» **Aim of the task**
In full and without alteration, repeat the material.

» **Provided data**
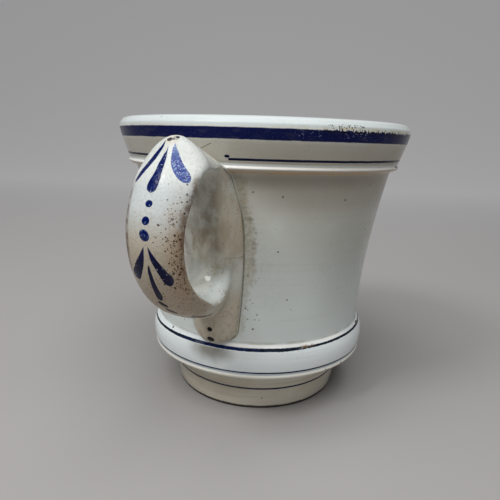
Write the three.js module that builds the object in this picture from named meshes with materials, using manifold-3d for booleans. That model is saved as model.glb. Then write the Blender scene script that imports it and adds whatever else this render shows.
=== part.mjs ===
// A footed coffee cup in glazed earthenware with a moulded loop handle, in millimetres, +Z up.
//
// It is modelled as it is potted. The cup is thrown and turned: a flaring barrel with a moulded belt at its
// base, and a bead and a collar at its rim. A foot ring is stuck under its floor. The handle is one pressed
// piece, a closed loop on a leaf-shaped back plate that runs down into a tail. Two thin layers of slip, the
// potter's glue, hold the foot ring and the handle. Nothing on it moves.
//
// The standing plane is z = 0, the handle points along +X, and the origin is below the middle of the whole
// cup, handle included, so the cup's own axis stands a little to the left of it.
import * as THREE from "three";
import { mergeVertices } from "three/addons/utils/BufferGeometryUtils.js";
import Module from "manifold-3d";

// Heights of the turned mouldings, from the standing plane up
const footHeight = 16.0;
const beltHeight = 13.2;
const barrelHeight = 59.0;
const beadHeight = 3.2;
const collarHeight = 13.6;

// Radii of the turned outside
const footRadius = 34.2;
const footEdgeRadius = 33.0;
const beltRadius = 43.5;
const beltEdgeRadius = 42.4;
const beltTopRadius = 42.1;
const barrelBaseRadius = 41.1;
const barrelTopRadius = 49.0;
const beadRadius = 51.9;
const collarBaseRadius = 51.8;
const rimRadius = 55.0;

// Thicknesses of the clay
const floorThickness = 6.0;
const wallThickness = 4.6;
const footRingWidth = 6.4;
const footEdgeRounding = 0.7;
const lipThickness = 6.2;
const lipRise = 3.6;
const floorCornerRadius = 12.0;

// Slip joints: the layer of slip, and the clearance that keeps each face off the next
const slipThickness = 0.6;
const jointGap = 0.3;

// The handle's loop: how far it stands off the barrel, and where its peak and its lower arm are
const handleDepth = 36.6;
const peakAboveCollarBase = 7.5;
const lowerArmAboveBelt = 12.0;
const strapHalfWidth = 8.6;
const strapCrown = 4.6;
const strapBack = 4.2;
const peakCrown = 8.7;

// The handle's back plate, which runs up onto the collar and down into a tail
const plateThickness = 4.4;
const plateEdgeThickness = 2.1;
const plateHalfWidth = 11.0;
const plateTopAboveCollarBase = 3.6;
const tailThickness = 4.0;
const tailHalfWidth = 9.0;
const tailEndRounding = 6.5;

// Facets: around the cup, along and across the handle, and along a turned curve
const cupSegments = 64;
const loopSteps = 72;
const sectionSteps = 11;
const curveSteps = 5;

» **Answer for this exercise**
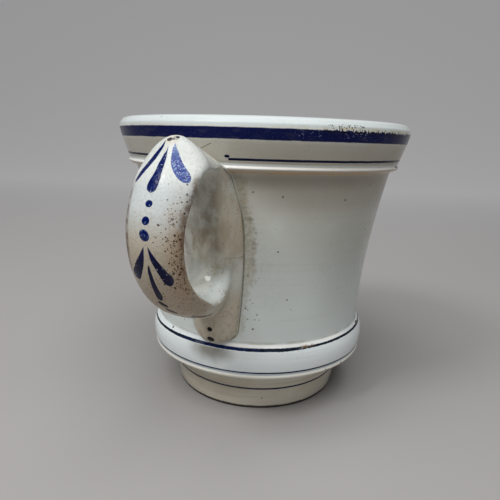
Write the three.js module that builds the object in this picture from named meshes with materials, using manifold-3d for booleans. That model is saved as model.glb. Then write the Blender scene script that imports it and adds whatever else this render shows.
=== part.mjs ===
// A footed coffee cup in glazed earthenware with a moulded loop handle, in millimetres, +Z up.
//
// It is modelled as it is potted. The cup is thrown and turned: a flaring barrel with a moulded belt at its
// base, and a bead and a collar at its rim. A foot ring is stuck under its floor. The handle is one pressed
// piece, a closed loop on a leaf-shaped back plate that runs down into a tail. Two thin layers of slip, the
// potter's glue, hold the foot ring and the handle. Nothing on it moves.
//
// The standing plane is z = 0, the handle points along +X, and the origin is below the middle of the whole
// cup, handle included, so the cup's own axis stands a little to the left of it.
import * as THREE from "three";
import { mergeVertices } from "three/addons/utils/BufferGeometryUtils.js";
import Module from "manifold-3d";

// Heights of the turned mouldings, from the standing plane up
const footHeight = 16.0;
const beltHeight = 13.2;
const barrelHeight = 59.0;
const beadHeight = 3.2;
const collarHeight = 13.6;

// Radii of the turned outside
const footRadius = 34.2;
const footEdgeRadius = 33.0;
const beltRadius = 43.5;
const beltEdgeRadius = 42.4;
const beltTopRadius = 42.1;
const barrelBaseRadius = 41.1;
const barrelTopRadius = 49.0;
const beadRadius = 51.9;
const collarBaseRadius = 51.8;
const rimRadius = 55.0;

// Thicknesses of the clay
const floorThickness = 6.0;
const wallThickness = 4.6;
const footRingWidth = 6.4;
const footEdgeRounding = 0.7;
const lipThickness = 6.2;
const lipRise = 3.6;
const floorCornerRadius = 12.0;

// Slip joints: the layer of slip, and the clearance that keeps each face off the next
const slipThickness = 0.6;
const jointGap = 0.3;

// The handle's loop: how far it stands off the barrel, and where its peak and its lower arm are
const handleDepth = 36.6;
const peakAboveCollarBase = 7.5;
const lowerArmAboveBelt = 12.0;
const strapHalfWidth = 8.6;
const strapCrown = 4.6;
const strapBack = 4.2;
const peakCrown = 8.7;

// The handle's back plate, which runs up onto the collar and down into a tail
const plateThickness = 4.4;
const plateEdgeThickness = 2.1;
const plateHalfWidth = 11.0;
const plateTopAboveCollarBase = 3.6;
const tailThickness = 4.0;
const tailHalfWidth = 9.0;
const tailEndRounding = 6.5;

// Facets: around the cup, along and across the handle, and along a turned curve
const cupSegments = 64;
const loopSteps = 72;
const sectionSteps = 11;
const curveSteps = 5;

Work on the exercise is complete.